I flew into Manila from Hanoi, where I was on vacation. Serko met me at Manila airport and we took a 2 ½ hour car and 1 hour boat ride to PG. By the time we got in, it was after midnight. We stayed at El Galleon, as usual. El Galleon is simple and clean and convenient for diving with Tech Asia.

The first day, we did a scooter introduction workshop, covering basic procedures.
We then did a 30m dive on a small wreck in the bay, followed by a long scooter up the beach. The second through fourth days were similar, with one dive in the morning and one in the afternoon.

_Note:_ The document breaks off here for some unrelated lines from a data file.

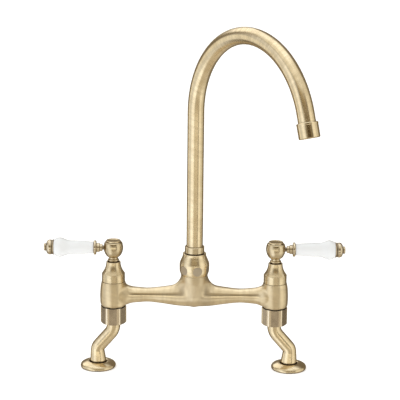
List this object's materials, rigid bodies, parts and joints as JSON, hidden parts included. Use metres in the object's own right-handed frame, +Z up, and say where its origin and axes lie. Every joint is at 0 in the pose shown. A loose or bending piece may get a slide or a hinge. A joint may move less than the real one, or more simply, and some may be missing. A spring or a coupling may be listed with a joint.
{
  "type": "bridge kitchen faucet",
  "caption": "Deck-mounted bridge kitchen tap with a swivelling swan-neck spout, quarter-turn levers with turned porcelain grips and cranked legs.",
  "frame": {"origin": "on the deck plane, midway between the axes of the two legs' feet", "axes": "+Z up out of the deck, +X along the bridge to the user's right, -Y towards the user"},
  "size_m": [0.334, 0.1839, 0.3954],
  "materials": {
    "antique_brass": "brushed satin, lightly antiqued and lacquered",
    "dark_antique_brass": "brushed satin, antiqued darker and browner",
    "plain_brass": "machined, unlacquered",
    "porcelain": "white gloss glaze",
    "valve_ceramic": "lapped flat",
    "black_rubber": "matt",
    "fibre": "pressed fibre",
    "stainless_steel": "turned",
    "bearing_plastic": "smooth",
    "aerator_plastic": "moulded"
  },
  "bodies": {
    "tap_body": {"bridge_body": "antique_brass", "left_base_flange": "antique_brass", "left_bonnet": "antique_brass", "left_deck_seal": "black_rubber", "left_dust_ring": "black_rubber", "left_fixed_disc": "valve_ceramic", "left_leg": "antique_brass", "left_locking_screw": "stainless_steel", "left_seat_seal": "black_rubber", "left_union_nut": "dark_antique_brass", "left_union_washer": "fibre", "left_valve_insert": "plain_brass", "right_base_flange": "antique_brass", "right_bonnet": "antique_brass", "right_deck_seal": "black_rubber", "right_dust_ring": "black_rubber", "right_fixed_disc": "valve_ceramic", "right_leg": "antique_brass", "right_locking_screw": "stainless_steel", "right_seat_seal": "black_rubber", "right_union_nut": "dark_antique_brass", "right_union_washer": "fibre", "right_valve_insert": "plain_brass", "shroud_nut": "antique_brass", "spout_bearings": "bearing_plastic"},
    "spout": {"spout_tube": "antique_brass", "spout_collar": "antique_brass", "spout_spigot": "plain_brass", "spigot_rings": "black_rubber", "nozzle_housing": "antique_brass", "aerator_washer": "black_rubber", "aerator_insert": "aerator_plastic"},
    "left_lever": {"left_spindle": "plain_brass", "left_moving_disc": "valve_ceramic", "left_spindle_rings": "black_rubber", "left_spindle_clip": "stainless_steel", "left_handle_hub": "antique_brass", "left_hub_cap": "antique_brass", "left_hub_screw": "stainless_steel", "left_lever_stem": "antique_brass", "left_lever_grip": "porcelain", "left_grip_cushions": "fibre", "left_lever_rod": "stainless_steel", "left_lever_end_cap": "antique_brass"},
    "right_lever": {"right_spindle": "plain_brass", "right_moving_disc": "valve_ceramic", "right_spindle_rings": "black_rubber", "right_spindle_clip": "stainless_steel", "right_handle_hub": "antique_brass", "right_hub_cap": "antique_brass", "right_hub_screw": "stainless_steel", "right_lever_stem": "antique_brass", "right_lever_grip": "porcelain", "right_grip_cushions": "fibre", "right_lever_rod": "stainless_steel", "right_lever_end_cap": "antique_brass"}
  },
  "joints": [
    {"name": "spout_swivel", "type": "hinge", "parent": "tap_body", "child": "spout", "pos_m": [0, 0, 0.12], "axis": [0, 0, 1], "continuous": true},
    {"name": "left_lever_turn", "type": "hinge", "parent": "tap_body", "child": "left_lever", "pos_m": [-0.09, 0, 0.12], "axis": [0, 0, 1], "range_deg": [0, 90]},
    {"name": "right_lever_turn", "type": "hinge", "parent": "tap_body", "child": "right_lever", "pos_m": [0.09, 0, 0.12], "axis": [0, 0, 1], "range_deg": [-90, 0]}
  ]
}
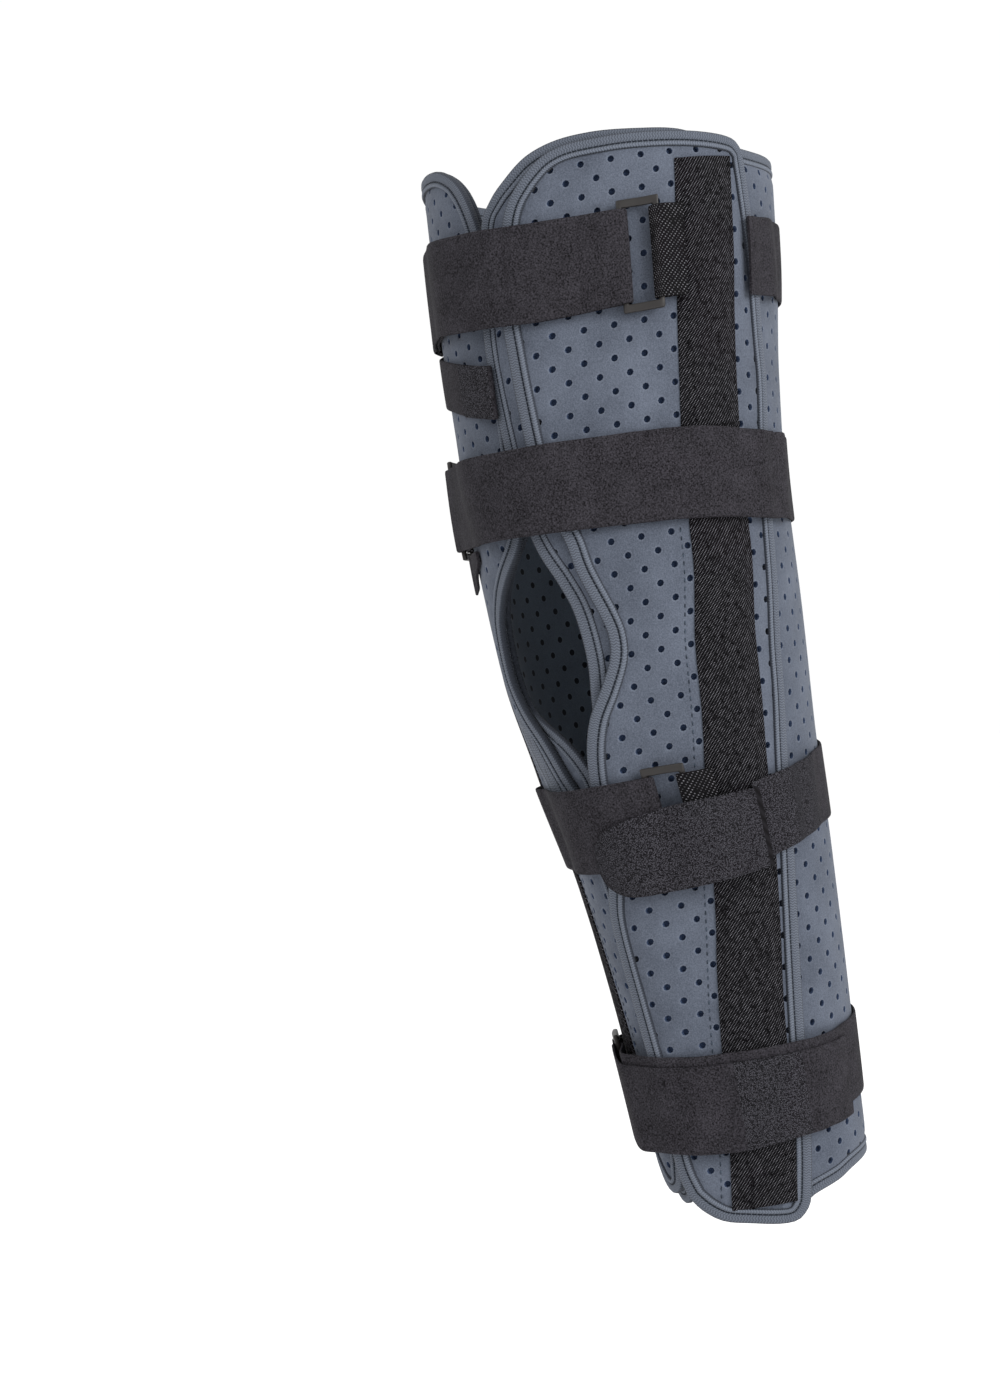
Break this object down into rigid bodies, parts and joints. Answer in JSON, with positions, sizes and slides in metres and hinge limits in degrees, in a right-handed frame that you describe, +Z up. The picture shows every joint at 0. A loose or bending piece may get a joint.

We saw some pretty interesting things this trip. Some of the highlights were a pair of pipefish that looked like this, a black and brown patchy seadragon, 2 huge reef sharks in a cave, and 2 banded sea snakes. This was in addition to the usual stuff like lionfish, trumpetfish, snapper, batfish, bannerfish, sweetlips, puffers, etc.

All of our dives were longer than 60 min and were spent entirely along the reef; this was very different from the typical wreck diving that we do with 25 min bottom times and 30 min of blue water deco. It’s amazing what the scooters allow you to do!

No underwater pictures from this trip and my hands were full with the Gavin.

GUE Tech 2

Leon and I are now confirmed for Tech 2 in Puerto Galera on May 3-7, inclusive. Tech Asia will be hosting the class and Gideon Liew will be the instructor. We may follow Tech 2 with a scooter class.